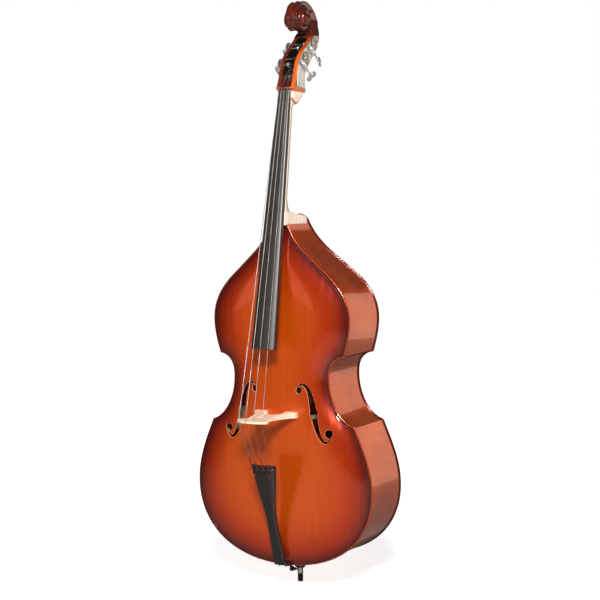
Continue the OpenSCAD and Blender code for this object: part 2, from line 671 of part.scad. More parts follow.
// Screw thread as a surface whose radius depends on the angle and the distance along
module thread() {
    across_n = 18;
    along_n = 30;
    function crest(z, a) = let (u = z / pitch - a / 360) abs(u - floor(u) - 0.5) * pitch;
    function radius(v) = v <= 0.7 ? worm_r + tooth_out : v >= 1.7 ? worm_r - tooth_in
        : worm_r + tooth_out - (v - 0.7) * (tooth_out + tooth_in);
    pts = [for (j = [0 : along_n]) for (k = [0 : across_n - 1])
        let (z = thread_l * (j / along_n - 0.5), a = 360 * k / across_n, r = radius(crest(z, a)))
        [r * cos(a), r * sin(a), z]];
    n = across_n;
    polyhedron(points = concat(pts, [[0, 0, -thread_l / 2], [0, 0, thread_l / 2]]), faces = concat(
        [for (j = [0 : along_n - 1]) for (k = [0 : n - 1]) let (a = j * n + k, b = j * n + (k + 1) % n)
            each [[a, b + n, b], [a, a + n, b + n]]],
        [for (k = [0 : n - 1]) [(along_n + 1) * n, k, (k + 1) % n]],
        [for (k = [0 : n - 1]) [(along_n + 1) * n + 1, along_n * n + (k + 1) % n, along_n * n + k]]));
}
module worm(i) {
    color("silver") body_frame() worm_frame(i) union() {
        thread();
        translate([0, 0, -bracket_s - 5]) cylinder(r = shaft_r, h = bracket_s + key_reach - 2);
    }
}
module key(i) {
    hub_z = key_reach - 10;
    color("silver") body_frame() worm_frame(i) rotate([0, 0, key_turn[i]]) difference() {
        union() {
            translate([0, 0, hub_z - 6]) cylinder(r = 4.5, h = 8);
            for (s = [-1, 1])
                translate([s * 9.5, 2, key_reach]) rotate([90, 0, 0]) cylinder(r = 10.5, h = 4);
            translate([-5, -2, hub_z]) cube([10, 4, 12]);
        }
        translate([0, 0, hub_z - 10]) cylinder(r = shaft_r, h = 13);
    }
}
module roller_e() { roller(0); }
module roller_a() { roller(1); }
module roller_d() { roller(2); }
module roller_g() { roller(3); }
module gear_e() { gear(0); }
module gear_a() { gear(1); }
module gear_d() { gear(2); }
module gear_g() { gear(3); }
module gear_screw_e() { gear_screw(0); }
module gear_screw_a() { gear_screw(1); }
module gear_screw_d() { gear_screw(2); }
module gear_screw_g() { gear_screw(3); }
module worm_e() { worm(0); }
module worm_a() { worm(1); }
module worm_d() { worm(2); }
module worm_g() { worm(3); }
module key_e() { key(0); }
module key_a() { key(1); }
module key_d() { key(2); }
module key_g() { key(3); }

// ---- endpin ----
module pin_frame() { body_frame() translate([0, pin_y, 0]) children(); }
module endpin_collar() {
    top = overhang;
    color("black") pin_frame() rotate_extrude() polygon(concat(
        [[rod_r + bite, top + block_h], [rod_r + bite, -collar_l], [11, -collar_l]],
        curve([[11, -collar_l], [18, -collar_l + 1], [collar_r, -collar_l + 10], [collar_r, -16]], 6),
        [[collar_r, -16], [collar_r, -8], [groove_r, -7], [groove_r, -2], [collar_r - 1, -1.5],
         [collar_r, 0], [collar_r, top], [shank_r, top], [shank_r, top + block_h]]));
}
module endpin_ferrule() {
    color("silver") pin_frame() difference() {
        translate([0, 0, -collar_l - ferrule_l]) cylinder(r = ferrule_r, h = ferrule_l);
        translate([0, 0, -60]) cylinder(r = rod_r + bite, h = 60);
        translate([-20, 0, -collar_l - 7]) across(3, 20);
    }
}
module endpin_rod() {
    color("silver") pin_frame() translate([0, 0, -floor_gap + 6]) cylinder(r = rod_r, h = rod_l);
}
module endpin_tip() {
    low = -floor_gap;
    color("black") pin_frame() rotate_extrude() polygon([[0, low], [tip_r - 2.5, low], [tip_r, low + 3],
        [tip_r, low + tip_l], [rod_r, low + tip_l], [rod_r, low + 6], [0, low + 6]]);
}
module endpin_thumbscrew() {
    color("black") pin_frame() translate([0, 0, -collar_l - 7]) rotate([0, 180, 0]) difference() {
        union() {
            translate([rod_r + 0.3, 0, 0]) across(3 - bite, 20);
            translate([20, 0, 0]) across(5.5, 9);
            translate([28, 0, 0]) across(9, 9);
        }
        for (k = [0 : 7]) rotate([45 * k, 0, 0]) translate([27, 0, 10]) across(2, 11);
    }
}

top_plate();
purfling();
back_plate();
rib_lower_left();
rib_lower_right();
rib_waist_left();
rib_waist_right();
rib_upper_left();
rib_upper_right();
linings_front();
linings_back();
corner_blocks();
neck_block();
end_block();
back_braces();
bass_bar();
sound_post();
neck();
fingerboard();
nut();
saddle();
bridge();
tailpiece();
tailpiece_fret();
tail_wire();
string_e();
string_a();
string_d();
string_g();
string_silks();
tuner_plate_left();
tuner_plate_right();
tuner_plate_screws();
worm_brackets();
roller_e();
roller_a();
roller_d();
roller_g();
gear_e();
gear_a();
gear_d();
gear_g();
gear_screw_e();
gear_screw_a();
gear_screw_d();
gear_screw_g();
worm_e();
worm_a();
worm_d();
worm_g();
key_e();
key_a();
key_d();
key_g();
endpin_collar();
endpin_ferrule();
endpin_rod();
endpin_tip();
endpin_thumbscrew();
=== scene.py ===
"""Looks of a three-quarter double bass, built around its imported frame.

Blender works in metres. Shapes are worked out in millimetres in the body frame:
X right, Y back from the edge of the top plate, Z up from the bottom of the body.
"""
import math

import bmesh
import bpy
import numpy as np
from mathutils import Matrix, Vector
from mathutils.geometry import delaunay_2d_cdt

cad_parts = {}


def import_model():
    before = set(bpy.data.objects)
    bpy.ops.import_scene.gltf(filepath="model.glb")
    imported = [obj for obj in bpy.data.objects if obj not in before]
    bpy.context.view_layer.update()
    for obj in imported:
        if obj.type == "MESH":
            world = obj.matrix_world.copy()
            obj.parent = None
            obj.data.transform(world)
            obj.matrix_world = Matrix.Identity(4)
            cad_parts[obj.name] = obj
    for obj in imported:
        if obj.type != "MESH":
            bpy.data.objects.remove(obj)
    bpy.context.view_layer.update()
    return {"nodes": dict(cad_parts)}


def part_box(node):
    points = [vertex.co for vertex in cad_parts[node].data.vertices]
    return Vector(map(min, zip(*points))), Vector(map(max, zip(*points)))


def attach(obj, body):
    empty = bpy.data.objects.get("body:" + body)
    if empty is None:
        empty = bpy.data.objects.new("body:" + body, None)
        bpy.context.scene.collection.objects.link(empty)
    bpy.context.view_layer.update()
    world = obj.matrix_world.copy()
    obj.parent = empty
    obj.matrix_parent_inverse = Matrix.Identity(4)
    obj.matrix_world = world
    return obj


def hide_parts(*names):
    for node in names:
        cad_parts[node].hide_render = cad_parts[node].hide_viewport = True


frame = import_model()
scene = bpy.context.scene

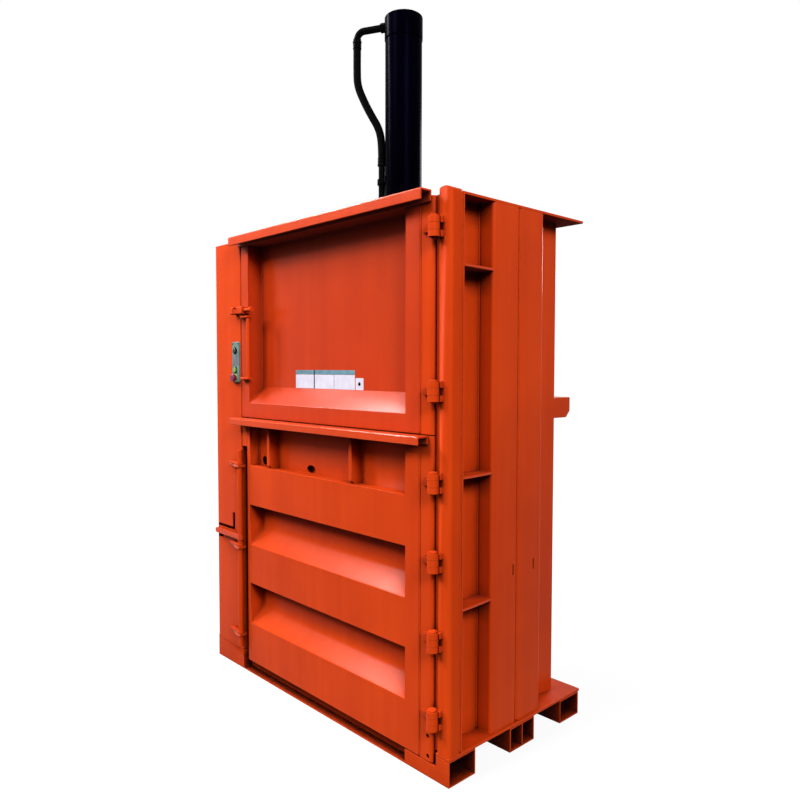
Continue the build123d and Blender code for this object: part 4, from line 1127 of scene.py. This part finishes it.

To do: Please output every record, keeping each line exact.

Result:
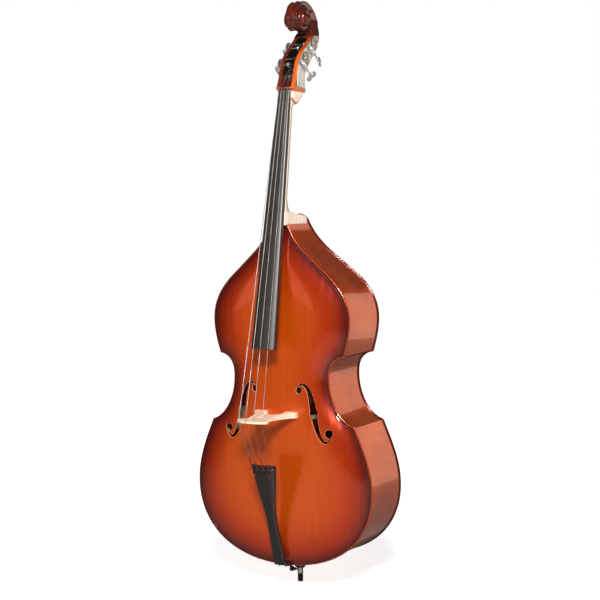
Continue the OpenSCAD and Blender code for this object: part 2, from line 671 of part.scad. More parts follow.
// Screw thread as a surface whose radius depends on the angle and the distance along
module thread() {
    across_n = 18;
    along_n = 30;
    function crest(z, a) = let (u = z / pitch - a / 360) abs(u - floor(u) - 0.5) * pitch;
    function radius(v) = v <= 0.7 ? worm_r + tooth_out : v >= 1.7 ? worm_r - tooth_in
        : worm_r + tooth_out - (v - 0.7) * (tooth_out + tooth_in);
    pts = [for (j = [0 : along_n]) for (k = [0 : across_n - 1])
        let (z = thread_l * (j / along_n - 0.5), a = 360 * k / across_n, r = radius(crest(z, a)))
        [r * cos(a), r * sin(a), z]];
    n = across_n;
    polyhedron(points = concat(pts, [[0, 0, -thread_l / 2], [0, 0, thread_l / 2]]), faces = concat(
        [for (j = [0 : along_n - 1]) for (k = [0 : n - 1]) let (a = j * n + k, b = j * n + (k + 1) % n)
            each [[a, b + n, b], [a, a + n, b + n]]],
        [for (k = [0 : n - 1]) [(along_n + 1) * n, k, (k + 1) % n]],
        [for (k = [0 : n - 1]) [(along_n + 1) * n + 1, along_n * n + (k + 1) % n, along_n * n + k]]));
}
module worm(i) {
    color("silver") body_frame() worm_frame(i) union() {
        thread();
        translate([0, 0, -bracket_s - 5]) cylinder(r = shaft_r, h = bracket_s + key_reach - 2);
    }
}
module key(i) {
    hub_z = key_reach - 10;
    color("silver") body_frame() worm_frame(i) rotate([0, 0, key_turn[i]]) difference() {
        union() {
            translate([0, 0, hub_z - 6]) cylinder(r = 4.5, h = 8);
            for (s = [-1, 1])
                translate([s * 9.5, 2, key_reach]) rotate([90, 0, 0]) cylinder(r = 10.5, h = 4);
            translate([-5, -2, hub_z]) cube([10, 4, 12]);
        }
        translate([0, 0, hub_z - 10]) cylinder(r = shaft_r, h = 13);
    }
}
module roller_e() { roller(0); }
module roller_a() { roller(1); }
module roller_d() { roller(2); }
module roller_g() { roller(3); }
module gear_e() { gear(0); }
module gear_a() { gear(1); }
module gear_d() { gear(2); }
module gear_g() { gear(3); }
module gear_screw_e() { gear_screw(0); }
module gear_screw_a() { gear_screw(1); }
module gear_screw_d() { gear_screw(2); }
module gear_screw_g() { gear_screw(3); }
module worm_e() { worm(0); }
module worm_a() { worm(1); }
module worm_d() { worm(2); }
module worm_g() { worm(3); }
module key_e() { key(0); }
module key_a() { key(1); }
module key_d() { key(2); }
module key_g() { key(3); }

// ---- endpin ----
module pin_frame() { body_frame() translate([0, pin_y, 0]) children(); }
module endpin_collar() {
    top = overhang;
    color("black") pin_frame() rotate_extrude() polygon(concat(
        [[rod_r + bite, top + block_h], [rod_r + bite, -collar_l], [11, -collar_l]],
        curve([[11, -collar_l], [18, -collar_l + 1], [collar_r, -collar_l + 10], [collar_r, -16]], 6),
        [[collar_r, -16], [collar_r, -8], [groove_r, -7], [groove_r, -2], [collar_r - 1, -1.5],
         [collar_r, 0], [collar_r, top], [shank_r, top], [shank_r, top + block_h]]));
}
module endpin_ferrule() {
    color("silver") pin_frame() difference() {
        translate([0, 0, -collar_l - ferrule_l]) cylinder(r = ferrule_r, h = ferrule_l);
        translate([0, 0, -60]) cylinder(r = rod_r + bite, h = 60);
        translate([-20, 0, -collar_l - 7]) across(3, 20);
    }
}
module endpin_rod() {
    color("silver") pin_frame() translate([0, 0, -floor_gap + 6]) cylinder(r = rod_r, h = rod_l);
}
module endpin_tip() {
    low = -floor_gap;
    color("black") pin_frame() rotate_extrude() polygon([[0, low], [tip_r - 2.5, low], [tip_r, low + 3],
        [tip_r, low + tip_l], [rod_r, low + tip_l], [rod_r, low + 6], [0, low + 6]]);
}
module endpin_thumbscrew() {
    color("black") pin_frame() translate([0, 0, -collar_l - 7]) rotate([0, 180, 0]) difference() {
        union() {
            translate([rod_r + 0.3, 0, 0]) across(3 - bite, 20);
            translate([20, 0, 0]) across(5.5, 9);
            translate([28, 0, 0]) across(9, 9);
        }
        for (k = [0 : 7]) rotate([45 * k, 0, 0]) translate([27, 0, 10]) across(2, 11);
    }
}

top_plate();
purfling();
back_plate();
rib_lower_left();
rib_lower_right();
rib_waist_left();
rib_waist_right();
rib_upper_left();
rib_upper_right();
linings_front();
linings_back();
corner_blocks();
neck_block();
end_block();
back_braces();
bass_bar();
sound_post();
neck();
fingerboard();
nut();
saddle();
bridge();
tailpiece();
tailpiece_fret();
tail_wire();
string_e();
string_a();
string_d();
string_g();
string_silks();
tuner_plate_left();
tuner_plate_right();
tuner_plate_screws();
worm_brackets();
roller_e();
roller_a();
roller_d();
roller_g();
gear_e();
gear_a();
gear_d();
gear_g();
gear_screw_e();
gear_screw_a();
gear_screw_d();
gear_screw_g();
worm_e();
worm_a();
worm_d();
worm_g();
key_e();
key_a();
key_d();
key_g();
endpin_collar();
endpin_ferrule();
endpin_rod();
endpin_tip();
endpin_thumbscrew();
=== scene.py ===
"""Looks of a three-quarter double bass, built around its imported frame.

Blender works in metres. Shapes are worked out in millimetres in the body frame:
X right, Y back from the edge of the top plate, Z up from the bottom of the body.
"""
import math

import bmesh
import bpy
import numpy as np
from mathutils import Matrix, Vector
from mathutils.geometry import delaunay_2d_cdt

cad_parts = {}


def import_model():
    before = set(bpy.data.objects)
    bpy.ops.import_scene.gltf(filepath="model.glb")
    imported = [obj for obj in bpy.data.objects if obj not in before]
    bpy.context.view_layer.update()
    for obj in imported:
        if obj.type == "MESH":
            world = obj.matrix_world.copy()
            obj.parent = None
            obj.data.transform(world)
            obj.matrix_world = Matrix.Identity(4)
            cad_parts[obj.name] = obj
    for obj in imported:
        if obj.type != "MESH":
            bpy.data.objects.remove(obj)
    bpy.context.view_layer.update()
    return {"nodes": dict(cad_parts)}


def part_box(node):
    points = [vertex.co for vertex in cad_parts[node].data.vertices]
    return Vector(map(min, zip(*points))), Vector(map(max, zip(*points)))


def attach(obj, body):
    empty = bpy.data.objects.get("body:" + body)
    if empty is None:
        empty = bpy.data.objects.new("body:" + body, None)
        bpy.context.scene.collection.objects.link(empty)
    bpy.context.view_layer.update()
    world = obj.matrix_world.copy()
    obj.parent = empty
    obj.matrix_parent_inverse = Matrix.Identity(4)
    obj.matrix_world = world
    return obj


def hide_parts(*names):
    for node in names:
        cad_parts[node].hide_render = cad_parts[node].hide_viewport = True


frame = import_model()
scene = bpy.context.scene

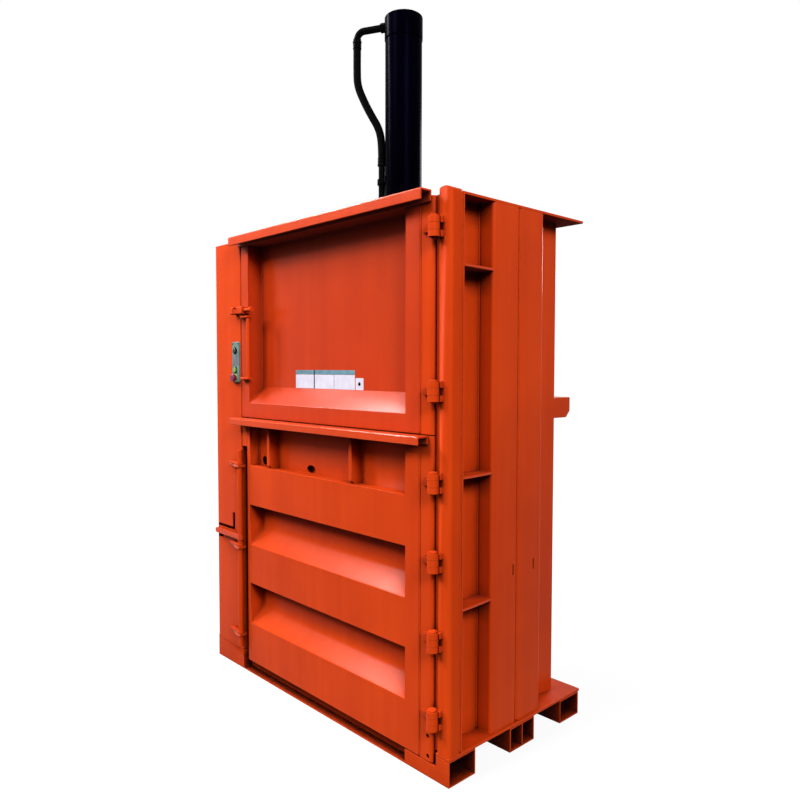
Continue the build123d and Blender code for this object: part 4, from line 1127 of scene.py. This part finishes it.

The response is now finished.